Os recursos para a campanha de Chalita — chamado de “menino” em uma das conversas gravadas por Machado com a cúpula do PMDB — seriam provenientes da empreiteira Queiroz Galvão, mas eles não constam da declaração de doações ao candidato. O mesmo valor, porém, está registrado como proveniente de um repasse do diretório nacional do PMDB a Chalita.

Diante do estado geral das coisas, até que a posição do presidente interino, no final da tarde de ontem, não era das piores, se comparada com a de outros caciques peemedebistas — Renan Calheiros (R$ 32,2 milhões recebidos de Machado, segundo o denunciante), Sarney (R$ 18,5 milhões), Romero Jucá (R$ 21 milhões), Edison Lobão (R$ 24 milhões), Jader Barbalho (R$ 3 milhões). Ao todo, segundo Sérgio Machado, R$ 109,49 milhões saíram de forma ilegal de mais de uma dezena de empresas, com os parlamentares do PMDB tendo sido os mais beneficiados pelas propinas: do total, receberam R$ 104,35 milhões. Quase tudo. A relação do presidente da Transpetro com o partido era conhecida, embora tenha sido ele senador pelo PSDB cearense. Renan Calheiros nega, mas ele era considerado o fiador e protetor de Sérgio Machado na Transpetro, onde ficou pouco mais de onze anos. De Lula, desde o início, a Dilma. Caiu em 2014, quando auditores externos se recusaram a certificar o balanço da Petrobras devido à presença dele na subsidiária da empresa. Durante todo o tempo em que drenou dinheiro da Petrobras, certamente pela via do superfaturamento de contratos, o ex-presidente da Transpetro, segundo os próprios dados que entregou ao Ministério Público, privilegiou, na distribuição de propinas, alguns poderosos do PMDB — Renan, Jucá, Sarney, Lobão.

É claro que não ajuda Temer ser citado em delação premiada, mesmo como intermediário numa operação ilegal de financiamento de campanha. Fragiliza o governo nas negociações com o Congresso, vitais para o país ser resgatado da crise em que foi colocado pelo lulopetismo. E piora a imagem do presidente interino na sociedade.

A primeira consequência concreta do conteúdo da delação foi, ontem, o pedido de demissão do ministro do Turismo, Henrique Eduardo Alves, aquinhoado com R$ 1,5 milhão por Machado. Ao contrário de Jucá, ministro do Planejamento que resistiu a sair ao aparecer no grampo ambiental do ex-presidente da Transpetro conspirando contra a Lava-Jato, Eduardo Alves tornou tudo mais fácil para Temer. Consta que mais denúncias contra ele vêm por aí.

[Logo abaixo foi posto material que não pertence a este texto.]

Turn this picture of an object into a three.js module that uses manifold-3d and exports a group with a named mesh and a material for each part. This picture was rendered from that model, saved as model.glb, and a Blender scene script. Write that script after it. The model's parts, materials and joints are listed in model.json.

Quanto ao impeachment, a ver, pois, além de o PT já ter afundado há algum tempo, atingido por obuses da Lava-Jato, a situação da presidente afastada também não é tranquila. Porque se consolidam as acusações de crime de responsabilidade por delitos fiscais e cresce a possibilidade, segundo rumores, de ela vir a ser citada em delações futuras, como as da Odebrecht. Não bastassem os relatos de sua atuação para obstruir o trabalho da Lava-Jato.

Resta a Temer e a todos responder às denúncias. Não há alternativa. A delação de Machado, feita em troca da conversão de uma pena de 20 anos trancafiado por três anos de prisão domiciliar, traça um quadro amplo da degradação da política partidária brasileira, como nunca se viu. São citados 23 políticos de oito partidos (PMDB, PT, DEM, PSDB, PP, PSB, PCdoB e PDT).

Da direita à esquerda, da oposição à situação nos governos do PT, encontram-se, na delação, Aécio Neves (PSDB), Jandira Feghali (PCdoB), Agripino Maia (DEM), Jorge Bittar, Ideli Salvatti, Luiz Sérgio, Cândido Vacarezza e Edson Santos, todos do PT; Francisco Dornelles, do PP, governador em exercício do Rio de Janeiro, entre outros.

Aparece no pano de fundo de toda a Lava-Jato, mas é na delação de Machado que surge em cores berrantes o fato de que não faz sentido manter empresas sob controle do Estado. Elas servem a interesses de alguns, nunca aos da população. É uma das grandes lições de todos esses escândalos, desde o mensalão. Vão também ficando expostas as vísceras da política brasileira, como se estivéssemos fechando o ciclo iniciado com o fim da ditadura militar, em 1985, e o lançamento da Nova República de Tancredo. Desde então, dois partidos governaram por mais tempo, PSDB e PT, quase sempre aliados ao PMDB e a legendas mais à direita. Não restam mocinhos nessa história. Trata-se de reconstruir o sistema de representação política enquanto se espera que as instituições da República façam o trabalho de reinstituição da ética na vida pública, com a devida punição de todos os culpados, independentemente de partido.